Analysis: Photograph of Jabhat al Nusra with Map Printout Planning Aleppo Central Prison Assault; Not a “Professional Military-Grade Map,” but Google Earth

By Christopher Kingdon

On February 10th a pro-Jabhat al Nusra Twitter account @azoozf Tweeted a photograph of Jabhat al Nusra commanders and possible commanders from other rebel groups planning their February 7th assault on Aleppo Central Prison.

This is the source of the photograph.

The Tweet translated to “Meeting of field commanders before the assault on Aleppo Central Prison.”

The photograph shows three men crouched around a map of the Aleppo Central Prison area and two men stood behind them; the map was laminated and had a grid overlaid it. One of the men held the map down with his fist.

Charles Lister, a Visiting Fellow at Brookings Doha Center, commented: PT: Worth noting re. the top image – that looks pretty close to a professional military-grade satellite imagery map.

I wanted to examine Charles Lister’s off-the-cuff theory.

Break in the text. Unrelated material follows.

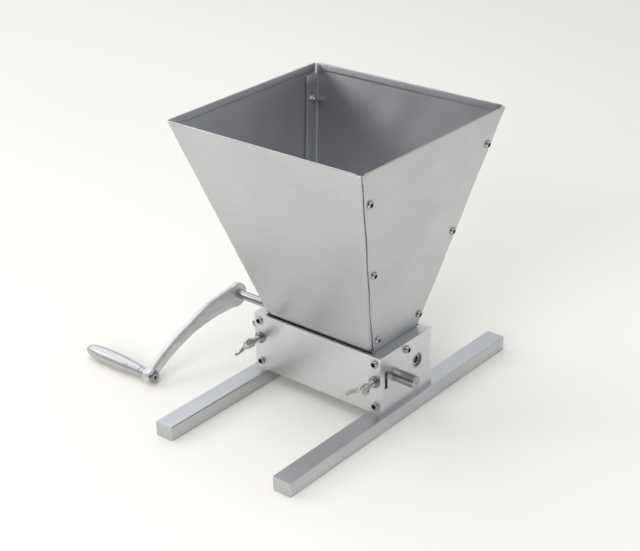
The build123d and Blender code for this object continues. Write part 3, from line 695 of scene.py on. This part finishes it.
def drive_shaft():
    """Left journal, right journal with its centre hole, and the long crank shaft."""
    crank_end = CRANK_X - 4.0
    left_journal = [
        (LEFT_JOURNAL_END, 0), (LEFT_JOURNAL_END, JOURNAL - SHAFT_CHAMFER),
        (LEFT_JOURNAL_END + SHAFT_CHAMFER, JOURNAL), (-CORE_X, JOURNAL), (-CORE_X, 0)]
    right_journal = [
        (CORE_X, 0), (CORE_X, JOURNAL), (RIGHT_JOURNAL_END - SHAFT_CHAMFER, JOURNAL),
        (RIGHT_JOURNAL_END, JOURNAL - RIGHT_JOURNAL_CHAMFER), (RIGHT_JOURNAL_END, CENTRE_HOLE),
        (CENTRE_HOLE_FLOOR, CENTRE_HOLE - 0.2), (CENTRE_HOLE_TIP, 0)]
    crank_shaft = [
        (crank_end, 0), (crank_end, CRANK_SHAFT - SHAFT_CHAMFER),
        (crank_end + SHAFT_CHAMFER, CRANK_SHAFT), (-HALF_WIDTH, CRANK_SHAFT), (-HALF_WIDTH, 0)]
    return [left_journal, right_journal, crank_shaft]


def idler_shaft():
    """A journal and a free stub on each side; the right stub's end has a centre mark."""
    left = [
        (LEFT_STUB_END, 0), (LEFT_STUB_END, STUB - SHAFT_CHAMFER), (LEFT_STUB_END + SHAFT_CHAMFER, STUB),
        (-IDLER_SHOULDER, STUB), (-IDLER_SHOULDER, IDLER_JOURNAL), (-CORE_X, IDLER_JOURNAL), (-CORE_X, 0)]
    right = [
        (CORE_X, 0), (CORE_X, IDLER_JOURNAL), (IDLER_SHOULDER, IDLER_JOURNAL), (IDLER_SHOULDER, STUB),
        (RIGHT_STUB_END - SHAFT_CHAMFER, STUB), (RIGHT_STUB_END, STUB - SHAFT_CHAMFER),
        (RIGHT_STUB_END, STUB_CENTRE), (RIGHT_STUB_END - STUB_CENTRE_DEPTH, 0)]
    return [left, right]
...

I turned to Google Earth to see if the image on the map matched what Google Earth displayed of the prison area.

I aligned Google Earth with the map displayed in the picture; this was difficult as as you can see the map is not flat and the curves lead to a sheen developing on the map’s lamination.

I decided to focus on the structure in the bottom-right quadrant of the map and the road leading vertically in the center.

I matched these with Google Earth.

This allowed me to orientate Google map to the angle of the photograph that @azoozf had Tweeted and get a rough picture of the quality of Google Earth’s map.

As you can from the angle of the original photograph and then the Google Earth compass, we look at the picture from a northeast perspective, meaning that the men printed or received the map on a standard NESW perspective.

Next I marked structures visible on the photograph.

Then I matched them with Google Earth.

As I had now confirmed that the images showed the same map from the same angle it was necessary to compare the quality of the map shown in @azoozf’s image with the quality of the Google Earth. To do so, I chose the structure in the bottom-right quadrant of the picture:

And here is the same structure on Google Earth:

As you can tell, the quality of the photograph and Google Earth are almost exactly the same. Furthermore although the photograph and Google Earth have the same shading  and shadow.

I then chose to look at the grid overlaid on the map. Using Google Earth’s Ruler tool, I measured the structure in the bottom left Quadrant. It measured to 100 meters (roughly). I then counted that the same building covered two squares in the photograph. Thus it is possible to estimate that each side of the overlaid quadrants are  50m long.

There are numerous tools available within Google Earth or freely online that permit such a grid overlay including

In sum, after examining this photograph there is nothing in the photograph that suggests it originated from ‘military-grade satellite imagery’; in fact, the photograph’s quality is, if anything, worse than what is available on Google Earth. The grid overlay is a feature freely available and lamination is a service than any layman can access.

This should come as now surprise. There are numerous articles on rebels using Smartphones and IPads as weapons of war, Syrian Rebels Use iPads and Smartphones to Aid Weaponry, and even videos of rebel groups using Google maps to aim mortars. 

I would say, with confidence, that this map did not originate from a foreign military as part of a package of military aid, but rather is a tool that many rebel groups within Syria can access and replicate simply with an Internet connection. However, it is important that we recognize that rebel groups have these capabilities and understand that satellite imagery is no longer purely the domain of governments, but a tool that sub-state groups have and will continue to access to further their military successes, or even terror attacks.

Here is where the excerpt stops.